The Central Bank of Nigeria (CBN) in the first quarter of 2026 raised an estimated N4.86 trillion through the Nigerian Treasury Bills (NTB) as investors hedge against double-digit inflation.
This represents a 12.2 per cent decline from the N5.54 trillion raised in the first quarter of 2025.
Primary market data showed massive interest by investors, with subscriptions reaching N14.84 trillion, N9.75 trillion above the amount offered by the CBN.
The data showed that the CBN, which planned to raise N4.73 trillion in the period under review, eventually settled for N4.86 trillion.
The CBN uses NTB as a primary open market operations tool to regulate liquidity in the banking system. By issuing NTBs, the apex bank absorbs excess cash from banks and investors, tightening the money supply and controlling inflationary pressures.
Amid massive subscriptions, the spot rates on 91-Day NTB increased to 15.95 per cent as of the March 25, 2026, auction from 15.80 per cent in the first NTB auction in January 2026.
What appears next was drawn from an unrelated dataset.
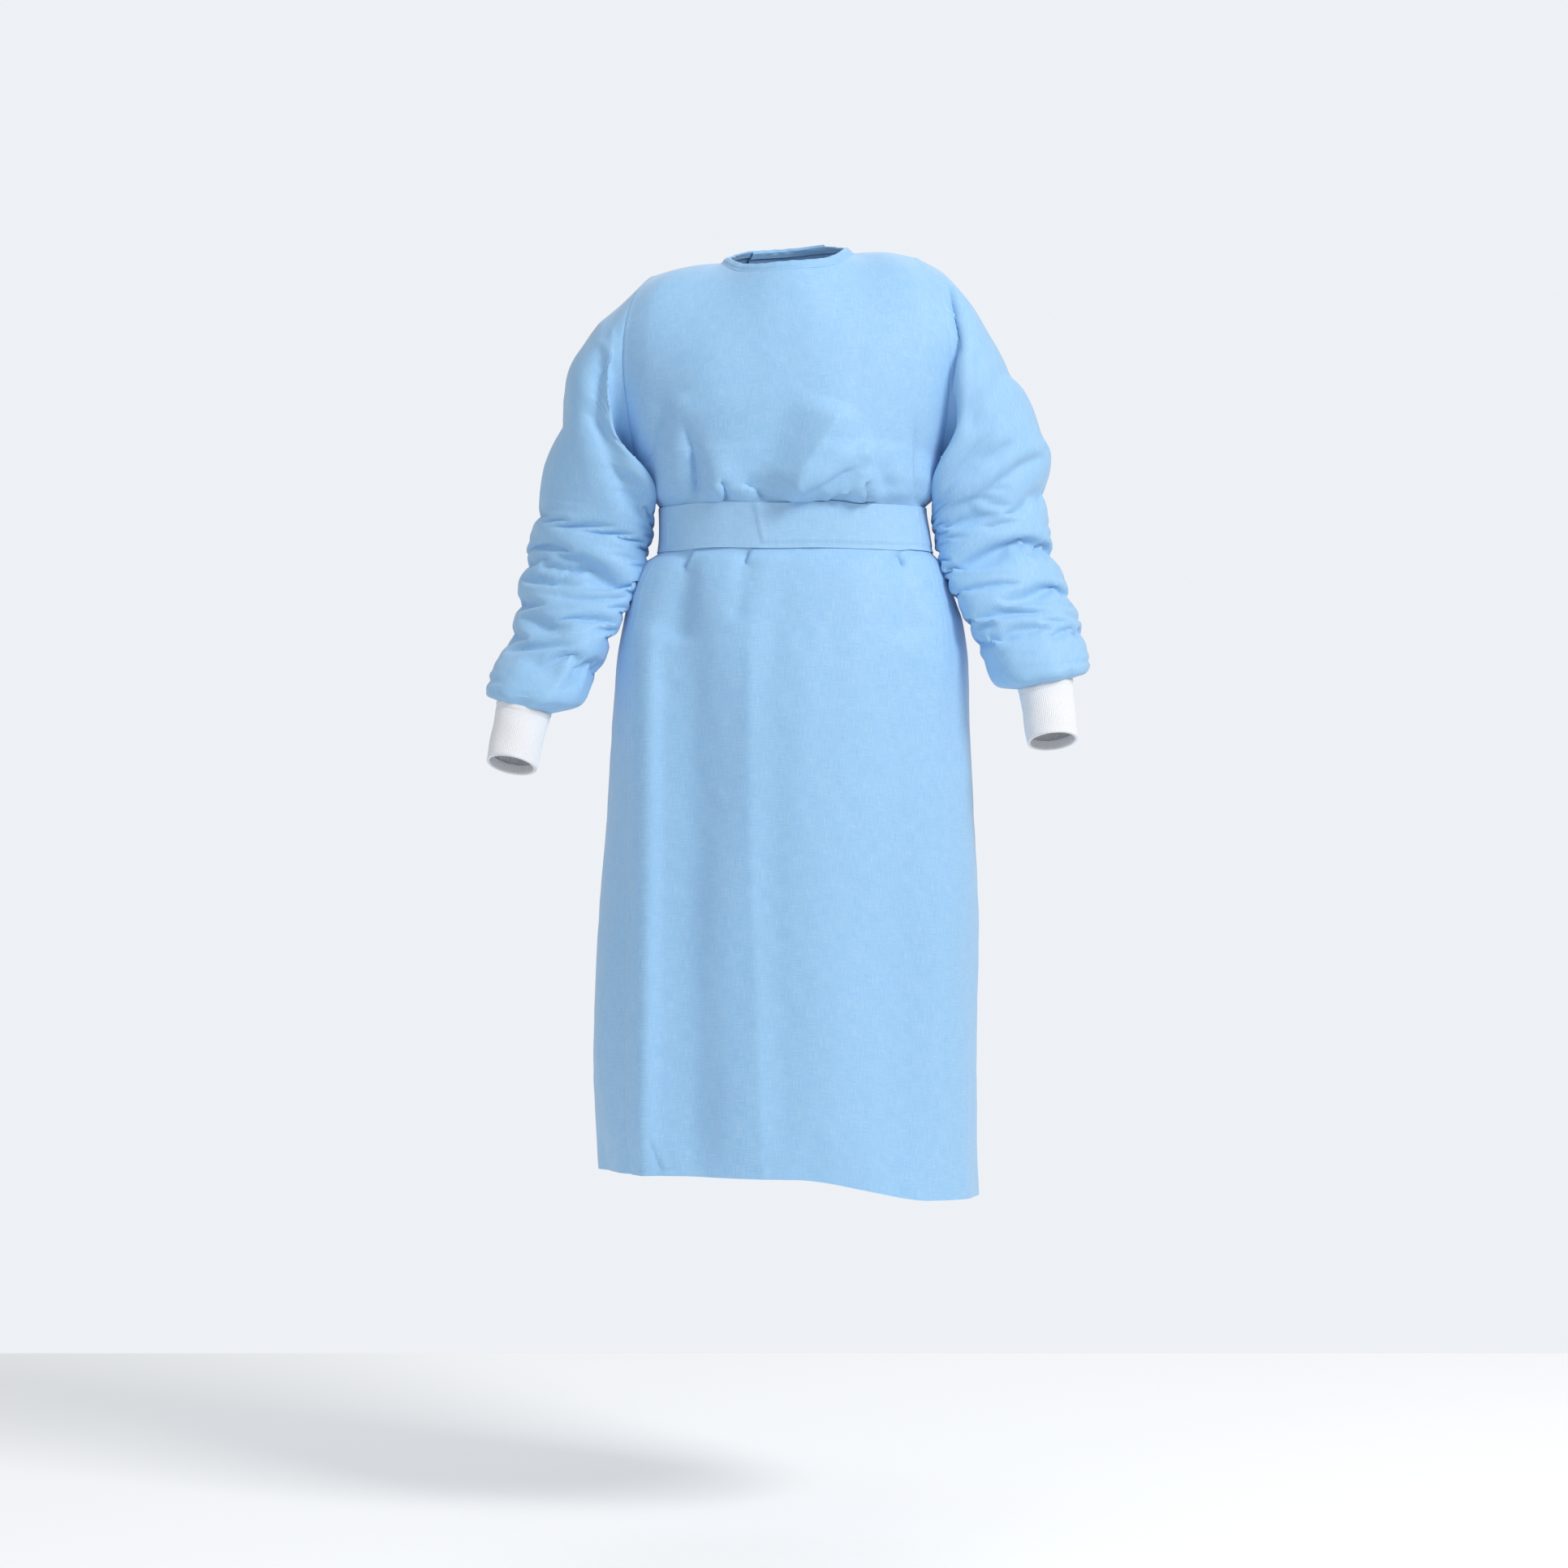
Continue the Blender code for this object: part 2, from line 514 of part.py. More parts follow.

The stop rate on 182-Day moved from 18.6 per cent in January 2026 to 16.42 per cent as of March 25, 2026.
The CBN has been scaling back on elevated discount rates offered on the NTB due to strong demand and the fact that the benchmark interest rate has raced ahead of the country’s headline inflation, which has seen a decline in recent months.
By tightening its monetary policy through higher interest rates and large NTB auctions, the CBN aims to curb rising inflation and stabilise the foreign exchange rate, thereby fostering a more balanced economic environment.
This has reflected in the dwindling inflation rate, currently at 15.06 per cent as of February 2026, marking a decrease from previous months.
Investors’ diversified demand across the different maturities of NTB reflects strategic positioning for various investment horizons and signals a healthy trading environment in the Nigerian debt market.
Meanwhile, in the second quarter of 2026, CBN planned to auction N3.95 trillion in NTBs beginning from April 8, 2026.
The projected net issuance amounts to N750 billion after settling N3.2 trillion in maturing bills by the end of June. The programme highlights a strong preference for longer-dated instruments, reflecting prevailing investor demand and the apex bank’s liquidity management strategy.
The breakdown of the programme showed a strong bias toward longer-dated instruments, with N2.85 trillion—representing the bulk of the issuance—allocated to 364-day Treasury Bills. In comparison, the CBN plans to issue N700 billion in 91-day bills and N400 billion in 182-day bills, reflecting relatively lower emphasis on short- and medium-term tenors.
The issuances are expected to be conducted in six sessions over three months, with the first two sessions of N700 billion and N750 billion on April 8 and 22, respectively.
The calendar scheduled another two auctions of N700 billion and N650 billion on May 6 and 20, respectively.
The final auctions of the quarter are scheduled to hold on June 3 and 17, where the sums of N700 billion and N450 billion will be auctioned, respectively.
The skew toward longer maturities aligns with investors’ preference for locking in higher yields in a high-interest-rate environment.
During the same period, CBN scheduled for settlement a total of N3.2 trillion maturities spread across the three months, with June having clustered maturities all through the four weeks of the month. Maturing bills of N356.47 billion and N758.31 billion are expected for settlement on April 8 and 22, respectively. On May 6 and 20, maturing bills amounting to N556.02 billion and N634.5 billion, respectively, will be settled.
Analysts noted that the dominance of 364-day instruments allows the CBN to extend maturities, reduce refinancing frequency, and stabilise short-term rates while maintaining tight liquidity conditions.